* Task goal *
Scan the lines below; pull out those with "node".

* Data *
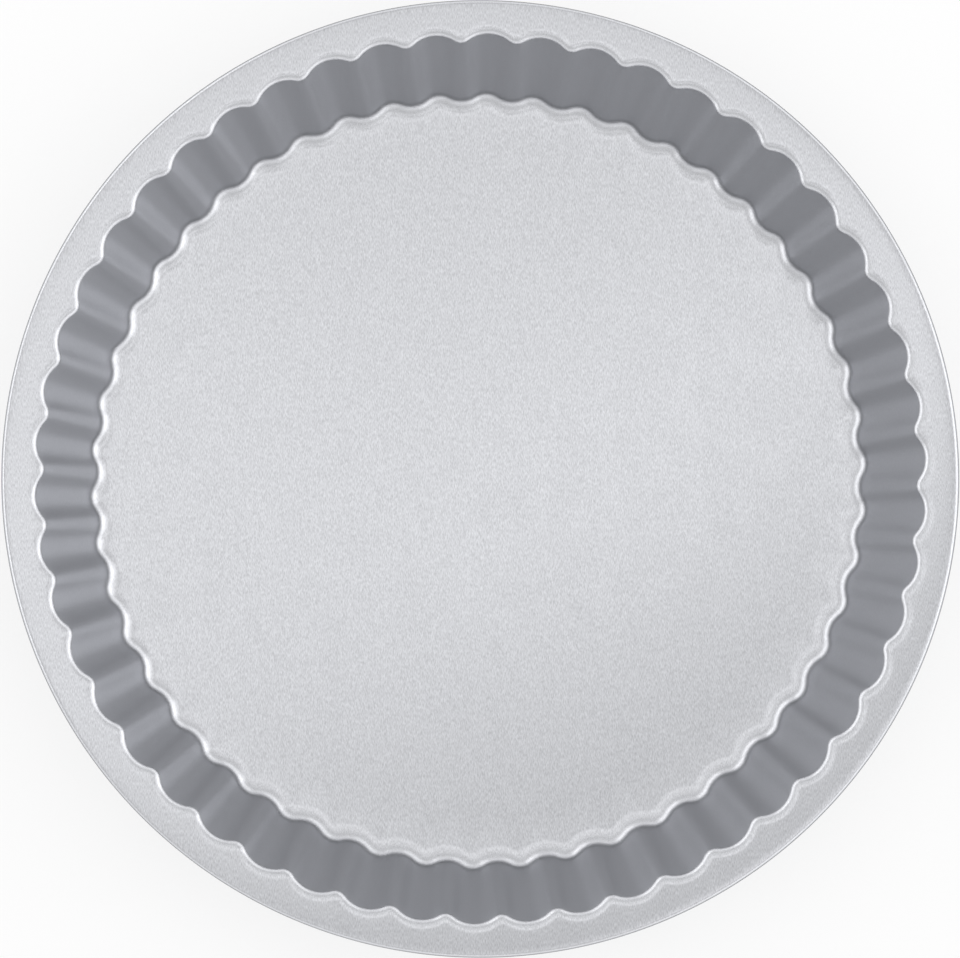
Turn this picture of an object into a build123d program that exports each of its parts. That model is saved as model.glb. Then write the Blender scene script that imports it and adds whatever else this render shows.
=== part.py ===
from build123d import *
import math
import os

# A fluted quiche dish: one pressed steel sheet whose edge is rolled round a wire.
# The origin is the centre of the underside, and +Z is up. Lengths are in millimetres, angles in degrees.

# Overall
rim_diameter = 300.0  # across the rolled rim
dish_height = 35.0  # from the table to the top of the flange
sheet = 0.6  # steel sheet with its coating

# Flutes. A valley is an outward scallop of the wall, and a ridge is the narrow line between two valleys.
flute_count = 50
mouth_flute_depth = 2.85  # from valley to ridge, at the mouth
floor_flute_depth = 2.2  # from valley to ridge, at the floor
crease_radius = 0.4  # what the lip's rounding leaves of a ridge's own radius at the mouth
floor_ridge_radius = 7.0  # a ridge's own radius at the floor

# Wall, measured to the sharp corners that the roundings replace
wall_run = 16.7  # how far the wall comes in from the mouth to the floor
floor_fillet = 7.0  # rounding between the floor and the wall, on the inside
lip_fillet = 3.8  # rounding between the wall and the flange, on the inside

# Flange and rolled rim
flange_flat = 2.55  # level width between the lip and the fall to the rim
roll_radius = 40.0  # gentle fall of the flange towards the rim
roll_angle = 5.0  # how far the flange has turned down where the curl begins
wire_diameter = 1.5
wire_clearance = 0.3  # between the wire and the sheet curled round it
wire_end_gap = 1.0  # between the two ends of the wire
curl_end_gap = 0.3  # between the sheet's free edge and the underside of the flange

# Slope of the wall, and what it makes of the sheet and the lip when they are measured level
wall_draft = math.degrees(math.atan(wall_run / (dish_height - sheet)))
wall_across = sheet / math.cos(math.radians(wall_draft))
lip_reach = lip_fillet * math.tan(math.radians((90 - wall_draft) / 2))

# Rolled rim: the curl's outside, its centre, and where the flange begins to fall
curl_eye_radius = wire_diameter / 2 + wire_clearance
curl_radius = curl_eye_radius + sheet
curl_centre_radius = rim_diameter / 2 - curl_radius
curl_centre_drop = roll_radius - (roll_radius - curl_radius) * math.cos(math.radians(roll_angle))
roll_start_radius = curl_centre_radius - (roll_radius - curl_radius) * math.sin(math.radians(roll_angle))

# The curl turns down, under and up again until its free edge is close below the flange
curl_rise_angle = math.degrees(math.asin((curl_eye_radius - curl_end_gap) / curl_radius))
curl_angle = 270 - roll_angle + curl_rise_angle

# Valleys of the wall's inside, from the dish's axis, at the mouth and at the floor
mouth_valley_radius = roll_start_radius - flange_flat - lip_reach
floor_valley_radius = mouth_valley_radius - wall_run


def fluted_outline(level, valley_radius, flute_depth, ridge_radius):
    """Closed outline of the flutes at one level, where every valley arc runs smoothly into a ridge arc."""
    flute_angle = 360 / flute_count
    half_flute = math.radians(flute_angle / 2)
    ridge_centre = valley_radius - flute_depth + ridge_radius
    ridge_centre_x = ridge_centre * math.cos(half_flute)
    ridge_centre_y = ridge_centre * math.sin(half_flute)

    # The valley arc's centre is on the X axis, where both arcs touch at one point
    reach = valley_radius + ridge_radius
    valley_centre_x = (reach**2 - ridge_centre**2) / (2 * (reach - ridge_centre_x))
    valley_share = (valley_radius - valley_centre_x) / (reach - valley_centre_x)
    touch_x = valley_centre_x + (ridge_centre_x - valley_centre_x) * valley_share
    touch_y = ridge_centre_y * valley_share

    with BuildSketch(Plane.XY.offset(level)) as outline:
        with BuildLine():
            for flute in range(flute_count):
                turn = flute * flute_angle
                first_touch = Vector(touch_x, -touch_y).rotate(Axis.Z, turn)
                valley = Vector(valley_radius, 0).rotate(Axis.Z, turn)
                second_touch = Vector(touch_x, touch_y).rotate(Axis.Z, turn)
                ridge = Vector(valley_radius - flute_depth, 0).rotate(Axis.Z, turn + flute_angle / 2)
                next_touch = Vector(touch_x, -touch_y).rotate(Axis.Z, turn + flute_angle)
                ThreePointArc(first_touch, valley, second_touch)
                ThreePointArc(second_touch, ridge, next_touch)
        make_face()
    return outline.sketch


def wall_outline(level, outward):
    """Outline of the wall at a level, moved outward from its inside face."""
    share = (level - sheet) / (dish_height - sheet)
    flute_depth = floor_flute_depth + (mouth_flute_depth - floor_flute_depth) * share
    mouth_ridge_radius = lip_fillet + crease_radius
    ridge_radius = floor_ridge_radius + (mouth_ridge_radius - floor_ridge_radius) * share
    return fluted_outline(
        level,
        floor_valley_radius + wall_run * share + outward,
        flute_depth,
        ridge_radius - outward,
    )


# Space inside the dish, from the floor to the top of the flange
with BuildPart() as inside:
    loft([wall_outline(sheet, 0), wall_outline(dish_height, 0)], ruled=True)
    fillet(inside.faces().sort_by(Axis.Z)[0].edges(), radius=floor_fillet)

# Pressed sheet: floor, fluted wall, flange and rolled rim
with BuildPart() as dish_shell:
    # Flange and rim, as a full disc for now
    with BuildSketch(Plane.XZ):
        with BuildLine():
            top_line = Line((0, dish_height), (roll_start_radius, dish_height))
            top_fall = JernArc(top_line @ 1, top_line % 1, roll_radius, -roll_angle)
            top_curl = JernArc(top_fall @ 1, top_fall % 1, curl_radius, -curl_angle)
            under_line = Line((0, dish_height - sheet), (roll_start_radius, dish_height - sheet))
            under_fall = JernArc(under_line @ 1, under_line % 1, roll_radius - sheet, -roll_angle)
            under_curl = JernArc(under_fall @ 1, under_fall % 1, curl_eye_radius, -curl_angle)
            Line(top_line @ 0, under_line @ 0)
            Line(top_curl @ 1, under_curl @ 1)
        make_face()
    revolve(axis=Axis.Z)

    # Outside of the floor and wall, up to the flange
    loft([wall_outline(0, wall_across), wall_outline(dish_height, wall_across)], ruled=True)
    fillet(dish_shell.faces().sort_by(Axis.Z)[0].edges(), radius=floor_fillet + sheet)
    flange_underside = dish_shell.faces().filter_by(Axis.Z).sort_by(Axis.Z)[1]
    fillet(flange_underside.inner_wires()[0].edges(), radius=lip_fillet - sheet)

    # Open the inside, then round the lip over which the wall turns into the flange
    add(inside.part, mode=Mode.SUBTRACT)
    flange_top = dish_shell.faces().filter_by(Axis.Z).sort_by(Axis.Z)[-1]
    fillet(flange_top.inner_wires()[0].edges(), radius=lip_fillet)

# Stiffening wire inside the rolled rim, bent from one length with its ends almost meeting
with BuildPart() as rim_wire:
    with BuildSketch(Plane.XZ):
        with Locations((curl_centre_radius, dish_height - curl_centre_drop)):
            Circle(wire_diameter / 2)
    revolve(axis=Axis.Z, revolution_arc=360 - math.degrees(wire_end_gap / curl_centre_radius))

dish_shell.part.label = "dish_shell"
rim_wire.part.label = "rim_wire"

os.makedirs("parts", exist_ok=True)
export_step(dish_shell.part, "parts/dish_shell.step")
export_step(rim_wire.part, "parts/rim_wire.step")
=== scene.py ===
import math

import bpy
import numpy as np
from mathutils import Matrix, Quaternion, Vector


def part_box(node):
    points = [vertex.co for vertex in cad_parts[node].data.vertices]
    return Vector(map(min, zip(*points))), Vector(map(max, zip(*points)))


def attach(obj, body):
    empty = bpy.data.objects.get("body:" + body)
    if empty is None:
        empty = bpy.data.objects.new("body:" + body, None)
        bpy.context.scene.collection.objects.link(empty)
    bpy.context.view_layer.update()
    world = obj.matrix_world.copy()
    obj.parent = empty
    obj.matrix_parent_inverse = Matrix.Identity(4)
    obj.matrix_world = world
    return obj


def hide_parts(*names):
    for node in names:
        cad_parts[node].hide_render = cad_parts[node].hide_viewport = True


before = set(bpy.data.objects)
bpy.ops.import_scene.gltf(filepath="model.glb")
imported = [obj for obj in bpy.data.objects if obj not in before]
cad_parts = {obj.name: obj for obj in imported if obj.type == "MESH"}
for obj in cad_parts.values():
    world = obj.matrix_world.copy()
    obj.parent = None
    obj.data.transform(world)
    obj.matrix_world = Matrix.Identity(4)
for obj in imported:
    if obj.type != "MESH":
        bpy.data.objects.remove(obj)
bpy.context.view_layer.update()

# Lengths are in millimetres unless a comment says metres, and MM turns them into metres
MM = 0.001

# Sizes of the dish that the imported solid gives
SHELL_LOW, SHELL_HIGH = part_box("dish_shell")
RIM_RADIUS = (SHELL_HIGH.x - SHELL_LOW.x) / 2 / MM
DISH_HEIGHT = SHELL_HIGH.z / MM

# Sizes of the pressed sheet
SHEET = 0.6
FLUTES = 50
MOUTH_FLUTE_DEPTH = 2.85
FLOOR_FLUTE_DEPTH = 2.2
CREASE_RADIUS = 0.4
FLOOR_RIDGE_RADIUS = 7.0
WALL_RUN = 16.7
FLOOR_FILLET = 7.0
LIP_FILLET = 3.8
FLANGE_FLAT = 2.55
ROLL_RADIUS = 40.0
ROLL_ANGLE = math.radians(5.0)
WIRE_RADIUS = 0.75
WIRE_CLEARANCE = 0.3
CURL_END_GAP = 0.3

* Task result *
def part_box(node):
    points = [vertex.co for vertex in cad_parts[node].data.vertices]
    for node in names:
        cad_parts[node].hide_render = cad_parts[node].hide_viewport = True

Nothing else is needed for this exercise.